[Records for the exercise]:
◇ ◇ ◇ ◇ ◇

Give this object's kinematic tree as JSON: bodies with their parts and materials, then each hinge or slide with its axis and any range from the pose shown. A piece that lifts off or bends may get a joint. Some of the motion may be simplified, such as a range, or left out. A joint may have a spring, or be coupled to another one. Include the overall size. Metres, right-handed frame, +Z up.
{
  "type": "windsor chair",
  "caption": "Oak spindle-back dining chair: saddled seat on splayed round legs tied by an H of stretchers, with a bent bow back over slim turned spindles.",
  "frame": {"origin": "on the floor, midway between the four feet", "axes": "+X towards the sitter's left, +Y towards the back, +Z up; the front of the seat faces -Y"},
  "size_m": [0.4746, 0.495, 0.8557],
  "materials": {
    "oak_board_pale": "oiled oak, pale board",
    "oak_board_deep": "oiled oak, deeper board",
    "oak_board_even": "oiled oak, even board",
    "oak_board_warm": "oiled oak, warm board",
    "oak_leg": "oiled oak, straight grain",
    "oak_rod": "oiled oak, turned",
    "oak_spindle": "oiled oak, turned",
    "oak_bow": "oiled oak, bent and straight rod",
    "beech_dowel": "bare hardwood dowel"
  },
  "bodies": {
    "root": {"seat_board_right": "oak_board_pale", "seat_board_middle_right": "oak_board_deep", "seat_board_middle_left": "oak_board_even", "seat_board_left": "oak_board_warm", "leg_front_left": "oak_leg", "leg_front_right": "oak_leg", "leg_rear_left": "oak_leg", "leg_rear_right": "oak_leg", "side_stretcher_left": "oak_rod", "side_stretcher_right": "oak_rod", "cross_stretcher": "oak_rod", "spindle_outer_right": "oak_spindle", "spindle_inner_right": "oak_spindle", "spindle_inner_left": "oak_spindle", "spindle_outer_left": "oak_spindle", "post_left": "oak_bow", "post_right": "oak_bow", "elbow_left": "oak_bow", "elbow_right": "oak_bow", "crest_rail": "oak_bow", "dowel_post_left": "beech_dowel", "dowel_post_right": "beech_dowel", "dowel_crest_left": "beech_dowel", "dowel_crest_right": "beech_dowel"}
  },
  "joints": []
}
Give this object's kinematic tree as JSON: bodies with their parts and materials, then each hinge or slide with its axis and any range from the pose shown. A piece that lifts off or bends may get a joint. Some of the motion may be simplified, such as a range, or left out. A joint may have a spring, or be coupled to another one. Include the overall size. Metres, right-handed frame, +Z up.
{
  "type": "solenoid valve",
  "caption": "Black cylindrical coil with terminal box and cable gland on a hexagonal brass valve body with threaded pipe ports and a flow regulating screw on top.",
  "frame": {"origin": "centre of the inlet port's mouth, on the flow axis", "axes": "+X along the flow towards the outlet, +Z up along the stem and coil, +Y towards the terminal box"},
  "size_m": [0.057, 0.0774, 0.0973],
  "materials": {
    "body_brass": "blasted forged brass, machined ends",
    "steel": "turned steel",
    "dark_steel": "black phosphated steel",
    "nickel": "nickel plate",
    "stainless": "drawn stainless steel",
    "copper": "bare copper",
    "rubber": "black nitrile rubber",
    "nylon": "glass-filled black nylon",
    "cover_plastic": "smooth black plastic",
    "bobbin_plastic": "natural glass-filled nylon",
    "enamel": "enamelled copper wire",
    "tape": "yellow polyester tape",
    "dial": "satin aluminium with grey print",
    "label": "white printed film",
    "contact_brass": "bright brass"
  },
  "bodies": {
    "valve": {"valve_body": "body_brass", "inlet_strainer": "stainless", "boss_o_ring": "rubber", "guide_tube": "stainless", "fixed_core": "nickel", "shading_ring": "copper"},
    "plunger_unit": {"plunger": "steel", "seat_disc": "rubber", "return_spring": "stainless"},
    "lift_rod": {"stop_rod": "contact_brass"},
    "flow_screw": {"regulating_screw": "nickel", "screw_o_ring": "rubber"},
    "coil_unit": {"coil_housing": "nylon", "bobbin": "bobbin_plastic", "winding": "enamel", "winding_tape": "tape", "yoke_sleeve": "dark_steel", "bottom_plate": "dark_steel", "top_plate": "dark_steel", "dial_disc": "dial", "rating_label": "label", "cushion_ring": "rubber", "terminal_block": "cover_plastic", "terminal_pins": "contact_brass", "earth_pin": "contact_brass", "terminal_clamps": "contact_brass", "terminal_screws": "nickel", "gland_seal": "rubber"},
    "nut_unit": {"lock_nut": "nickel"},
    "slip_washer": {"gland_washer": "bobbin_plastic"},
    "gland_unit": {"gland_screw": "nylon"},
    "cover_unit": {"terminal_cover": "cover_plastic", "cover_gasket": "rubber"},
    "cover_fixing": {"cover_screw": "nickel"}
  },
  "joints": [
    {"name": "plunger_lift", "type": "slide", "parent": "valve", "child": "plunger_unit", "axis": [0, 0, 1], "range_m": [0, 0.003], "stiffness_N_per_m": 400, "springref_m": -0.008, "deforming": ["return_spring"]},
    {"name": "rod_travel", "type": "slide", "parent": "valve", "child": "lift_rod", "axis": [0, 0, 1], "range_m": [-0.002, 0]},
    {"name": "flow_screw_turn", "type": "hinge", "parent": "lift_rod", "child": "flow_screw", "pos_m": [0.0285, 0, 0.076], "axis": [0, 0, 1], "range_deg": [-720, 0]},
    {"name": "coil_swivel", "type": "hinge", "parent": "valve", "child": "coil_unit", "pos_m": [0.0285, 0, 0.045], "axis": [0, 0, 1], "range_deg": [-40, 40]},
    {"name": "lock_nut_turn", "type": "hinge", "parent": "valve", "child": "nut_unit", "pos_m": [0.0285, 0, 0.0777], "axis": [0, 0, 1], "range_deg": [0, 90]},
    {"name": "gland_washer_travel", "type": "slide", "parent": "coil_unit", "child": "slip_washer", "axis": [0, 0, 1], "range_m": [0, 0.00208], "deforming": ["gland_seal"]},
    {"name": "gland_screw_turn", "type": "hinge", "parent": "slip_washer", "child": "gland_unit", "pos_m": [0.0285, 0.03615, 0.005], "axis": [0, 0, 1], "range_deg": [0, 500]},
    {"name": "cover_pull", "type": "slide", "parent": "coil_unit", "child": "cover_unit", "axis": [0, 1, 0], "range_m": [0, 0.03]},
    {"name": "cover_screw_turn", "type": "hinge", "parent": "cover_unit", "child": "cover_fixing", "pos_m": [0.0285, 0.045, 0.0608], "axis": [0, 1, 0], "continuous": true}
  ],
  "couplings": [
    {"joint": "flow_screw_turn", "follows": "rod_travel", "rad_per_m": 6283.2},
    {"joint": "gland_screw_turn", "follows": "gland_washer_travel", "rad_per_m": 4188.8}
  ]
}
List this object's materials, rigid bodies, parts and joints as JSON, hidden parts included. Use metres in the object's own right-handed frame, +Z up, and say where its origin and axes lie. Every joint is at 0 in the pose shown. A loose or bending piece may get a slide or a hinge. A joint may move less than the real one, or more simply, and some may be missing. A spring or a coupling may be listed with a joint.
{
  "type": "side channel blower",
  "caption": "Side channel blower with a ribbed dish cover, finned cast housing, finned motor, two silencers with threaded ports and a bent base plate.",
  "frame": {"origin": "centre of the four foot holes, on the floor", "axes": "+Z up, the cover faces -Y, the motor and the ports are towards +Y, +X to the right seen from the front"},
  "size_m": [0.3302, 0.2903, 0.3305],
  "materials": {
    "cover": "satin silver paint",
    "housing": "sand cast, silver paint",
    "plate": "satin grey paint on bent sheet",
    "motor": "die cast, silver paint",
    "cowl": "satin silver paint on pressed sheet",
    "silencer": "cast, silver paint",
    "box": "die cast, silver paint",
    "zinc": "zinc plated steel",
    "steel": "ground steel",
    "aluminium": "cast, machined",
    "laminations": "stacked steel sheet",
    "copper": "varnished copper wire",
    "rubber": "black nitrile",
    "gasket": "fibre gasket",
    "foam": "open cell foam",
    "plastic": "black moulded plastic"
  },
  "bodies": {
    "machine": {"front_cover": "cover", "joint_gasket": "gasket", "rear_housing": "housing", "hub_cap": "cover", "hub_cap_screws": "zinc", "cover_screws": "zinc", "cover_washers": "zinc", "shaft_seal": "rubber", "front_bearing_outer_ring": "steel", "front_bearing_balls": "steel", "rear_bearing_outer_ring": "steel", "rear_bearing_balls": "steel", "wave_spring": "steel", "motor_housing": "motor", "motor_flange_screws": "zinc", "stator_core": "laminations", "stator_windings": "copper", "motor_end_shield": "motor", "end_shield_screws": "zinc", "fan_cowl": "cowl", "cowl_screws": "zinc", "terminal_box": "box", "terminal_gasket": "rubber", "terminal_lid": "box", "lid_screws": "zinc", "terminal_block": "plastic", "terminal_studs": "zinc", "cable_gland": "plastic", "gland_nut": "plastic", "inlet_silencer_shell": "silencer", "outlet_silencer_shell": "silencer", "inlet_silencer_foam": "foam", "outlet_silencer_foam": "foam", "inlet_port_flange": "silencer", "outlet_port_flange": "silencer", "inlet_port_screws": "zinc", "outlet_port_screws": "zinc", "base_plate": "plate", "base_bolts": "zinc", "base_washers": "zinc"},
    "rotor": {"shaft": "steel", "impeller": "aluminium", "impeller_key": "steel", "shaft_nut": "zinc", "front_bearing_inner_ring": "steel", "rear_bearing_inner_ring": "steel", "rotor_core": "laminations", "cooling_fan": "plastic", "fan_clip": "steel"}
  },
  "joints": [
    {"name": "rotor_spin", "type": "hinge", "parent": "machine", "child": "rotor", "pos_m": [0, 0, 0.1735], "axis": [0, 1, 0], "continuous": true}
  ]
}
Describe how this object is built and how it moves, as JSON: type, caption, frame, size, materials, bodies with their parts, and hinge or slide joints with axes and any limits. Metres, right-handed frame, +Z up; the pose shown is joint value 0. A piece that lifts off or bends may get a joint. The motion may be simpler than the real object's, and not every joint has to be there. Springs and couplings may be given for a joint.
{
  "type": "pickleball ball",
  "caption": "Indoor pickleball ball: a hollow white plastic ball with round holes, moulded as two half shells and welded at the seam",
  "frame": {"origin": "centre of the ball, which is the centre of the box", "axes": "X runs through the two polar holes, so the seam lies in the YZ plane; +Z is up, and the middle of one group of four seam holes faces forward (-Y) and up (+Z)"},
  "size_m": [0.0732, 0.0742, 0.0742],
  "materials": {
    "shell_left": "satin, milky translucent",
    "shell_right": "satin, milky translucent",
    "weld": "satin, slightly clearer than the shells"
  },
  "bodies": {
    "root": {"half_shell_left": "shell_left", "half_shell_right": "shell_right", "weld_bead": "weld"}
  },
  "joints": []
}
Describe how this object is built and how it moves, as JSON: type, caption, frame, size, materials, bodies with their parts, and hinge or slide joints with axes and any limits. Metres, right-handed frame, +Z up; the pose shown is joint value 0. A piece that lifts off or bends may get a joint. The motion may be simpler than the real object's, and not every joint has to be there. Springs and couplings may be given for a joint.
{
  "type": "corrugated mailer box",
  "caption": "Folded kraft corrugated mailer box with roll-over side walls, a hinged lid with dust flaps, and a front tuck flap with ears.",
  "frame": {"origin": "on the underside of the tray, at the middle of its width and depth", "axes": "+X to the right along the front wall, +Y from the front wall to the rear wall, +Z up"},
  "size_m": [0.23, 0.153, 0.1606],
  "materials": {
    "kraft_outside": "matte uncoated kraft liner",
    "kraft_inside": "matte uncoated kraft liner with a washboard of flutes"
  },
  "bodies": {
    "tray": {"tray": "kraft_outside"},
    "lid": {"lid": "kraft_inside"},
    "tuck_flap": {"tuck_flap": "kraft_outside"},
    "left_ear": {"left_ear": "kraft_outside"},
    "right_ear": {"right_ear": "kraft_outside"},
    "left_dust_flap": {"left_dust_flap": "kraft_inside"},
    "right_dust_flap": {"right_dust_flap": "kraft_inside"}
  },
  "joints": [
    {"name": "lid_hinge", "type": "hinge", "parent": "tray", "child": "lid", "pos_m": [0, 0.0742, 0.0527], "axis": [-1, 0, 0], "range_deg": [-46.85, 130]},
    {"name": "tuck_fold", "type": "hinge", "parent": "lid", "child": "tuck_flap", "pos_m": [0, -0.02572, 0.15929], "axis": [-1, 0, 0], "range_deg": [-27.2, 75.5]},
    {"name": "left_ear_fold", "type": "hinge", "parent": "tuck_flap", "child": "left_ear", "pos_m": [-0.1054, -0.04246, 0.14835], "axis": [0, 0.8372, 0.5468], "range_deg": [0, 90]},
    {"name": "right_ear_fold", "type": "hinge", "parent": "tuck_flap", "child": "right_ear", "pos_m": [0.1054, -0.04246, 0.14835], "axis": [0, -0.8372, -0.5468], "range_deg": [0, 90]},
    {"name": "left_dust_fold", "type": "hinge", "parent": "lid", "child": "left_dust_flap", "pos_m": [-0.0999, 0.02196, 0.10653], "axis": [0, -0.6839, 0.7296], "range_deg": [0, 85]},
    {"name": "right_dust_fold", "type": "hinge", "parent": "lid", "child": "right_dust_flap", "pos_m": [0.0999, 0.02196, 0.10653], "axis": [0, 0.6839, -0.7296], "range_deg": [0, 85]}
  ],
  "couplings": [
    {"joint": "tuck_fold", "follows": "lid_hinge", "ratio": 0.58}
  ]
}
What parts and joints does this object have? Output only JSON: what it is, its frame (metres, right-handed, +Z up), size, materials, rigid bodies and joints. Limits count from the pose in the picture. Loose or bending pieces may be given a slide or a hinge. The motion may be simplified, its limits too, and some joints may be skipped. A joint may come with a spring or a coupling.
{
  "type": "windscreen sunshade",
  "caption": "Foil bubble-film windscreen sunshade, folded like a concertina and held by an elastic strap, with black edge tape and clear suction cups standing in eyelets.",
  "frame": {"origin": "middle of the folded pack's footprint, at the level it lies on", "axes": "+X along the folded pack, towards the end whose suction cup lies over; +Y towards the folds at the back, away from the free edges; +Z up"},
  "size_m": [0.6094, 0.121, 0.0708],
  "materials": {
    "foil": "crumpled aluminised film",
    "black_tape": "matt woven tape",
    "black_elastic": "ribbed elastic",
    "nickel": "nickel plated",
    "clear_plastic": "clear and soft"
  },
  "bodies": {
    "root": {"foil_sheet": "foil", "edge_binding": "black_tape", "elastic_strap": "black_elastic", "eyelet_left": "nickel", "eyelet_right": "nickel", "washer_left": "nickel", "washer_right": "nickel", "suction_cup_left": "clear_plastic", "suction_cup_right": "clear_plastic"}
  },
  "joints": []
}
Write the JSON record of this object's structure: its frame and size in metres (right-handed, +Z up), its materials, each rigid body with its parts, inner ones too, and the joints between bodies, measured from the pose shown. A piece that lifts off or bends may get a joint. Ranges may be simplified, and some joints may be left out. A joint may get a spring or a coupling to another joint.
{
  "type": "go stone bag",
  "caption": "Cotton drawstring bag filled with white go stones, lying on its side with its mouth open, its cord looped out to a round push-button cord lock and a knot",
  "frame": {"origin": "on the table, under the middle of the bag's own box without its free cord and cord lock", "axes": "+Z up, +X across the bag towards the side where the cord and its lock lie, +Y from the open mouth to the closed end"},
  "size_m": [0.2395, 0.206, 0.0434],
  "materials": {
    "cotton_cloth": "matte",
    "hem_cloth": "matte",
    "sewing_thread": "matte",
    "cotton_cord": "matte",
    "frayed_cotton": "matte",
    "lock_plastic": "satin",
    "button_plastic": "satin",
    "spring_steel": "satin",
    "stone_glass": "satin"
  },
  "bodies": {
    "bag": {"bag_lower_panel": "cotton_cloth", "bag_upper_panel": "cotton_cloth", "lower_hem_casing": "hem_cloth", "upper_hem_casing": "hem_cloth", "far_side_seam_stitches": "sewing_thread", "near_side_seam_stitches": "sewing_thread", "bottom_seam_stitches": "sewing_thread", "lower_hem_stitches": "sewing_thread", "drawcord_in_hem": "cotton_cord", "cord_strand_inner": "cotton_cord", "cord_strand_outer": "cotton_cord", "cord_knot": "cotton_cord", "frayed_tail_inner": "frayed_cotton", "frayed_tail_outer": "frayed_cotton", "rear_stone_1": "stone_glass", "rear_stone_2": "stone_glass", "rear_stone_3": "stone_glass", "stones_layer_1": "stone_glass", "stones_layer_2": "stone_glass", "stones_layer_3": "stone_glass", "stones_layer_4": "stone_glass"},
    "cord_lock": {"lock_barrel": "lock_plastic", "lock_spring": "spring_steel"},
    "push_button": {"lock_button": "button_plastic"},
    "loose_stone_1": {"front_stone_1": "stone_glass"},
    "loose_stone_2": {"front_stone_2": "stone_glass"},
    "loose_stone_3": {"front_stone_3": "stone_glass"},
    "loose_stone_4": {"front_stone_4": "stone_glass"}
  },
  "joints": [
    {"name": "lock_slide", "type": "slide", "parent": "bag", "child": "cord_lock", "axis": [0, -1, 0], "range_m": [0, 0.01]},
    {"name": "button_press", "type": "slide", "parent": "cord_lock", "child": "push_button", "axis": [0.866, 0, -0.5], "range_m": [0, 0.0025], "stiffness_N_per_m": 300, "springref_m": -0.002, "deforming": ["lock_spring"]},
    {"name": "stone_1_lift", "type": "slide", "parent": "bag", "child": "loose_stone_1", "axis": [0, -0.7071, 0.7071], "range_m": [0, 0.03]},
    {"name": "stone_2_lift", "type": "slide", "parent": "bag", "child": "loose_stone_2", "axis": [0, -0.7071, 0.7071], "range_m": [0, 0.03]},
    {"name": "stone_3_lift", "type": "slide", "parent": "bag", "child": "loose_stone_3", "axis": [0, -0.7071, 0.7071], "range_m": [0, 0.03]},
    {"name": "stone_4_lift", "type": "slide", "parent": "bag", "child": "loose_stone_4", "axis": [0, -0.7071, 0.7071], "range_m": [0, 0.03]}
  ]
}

◇ ◇ ◇ ◇ ◇

Extract all lines from the material above that include the word "where".

List this object's materials, rigid bodies, parts and joints as JSON, hidden parts included. Use metres in the object's own right-handed frame, +Z up, and say where its origin and axes lie. Every joint is at 0 in the pose shown. A loose or bending piece may get a slide or a hinge. A joint may move less than the real one, or more simply, and some may be missing. A spring or a coupling may be listed with a joint.
  "frame": {"origin": "on the table, under the middle of the bag's own box without its free cord and cord lock", "axes": "+Z up, +X across the bag towards the side where the cord and its lock lie, +Y from the open mouth to the closed end"},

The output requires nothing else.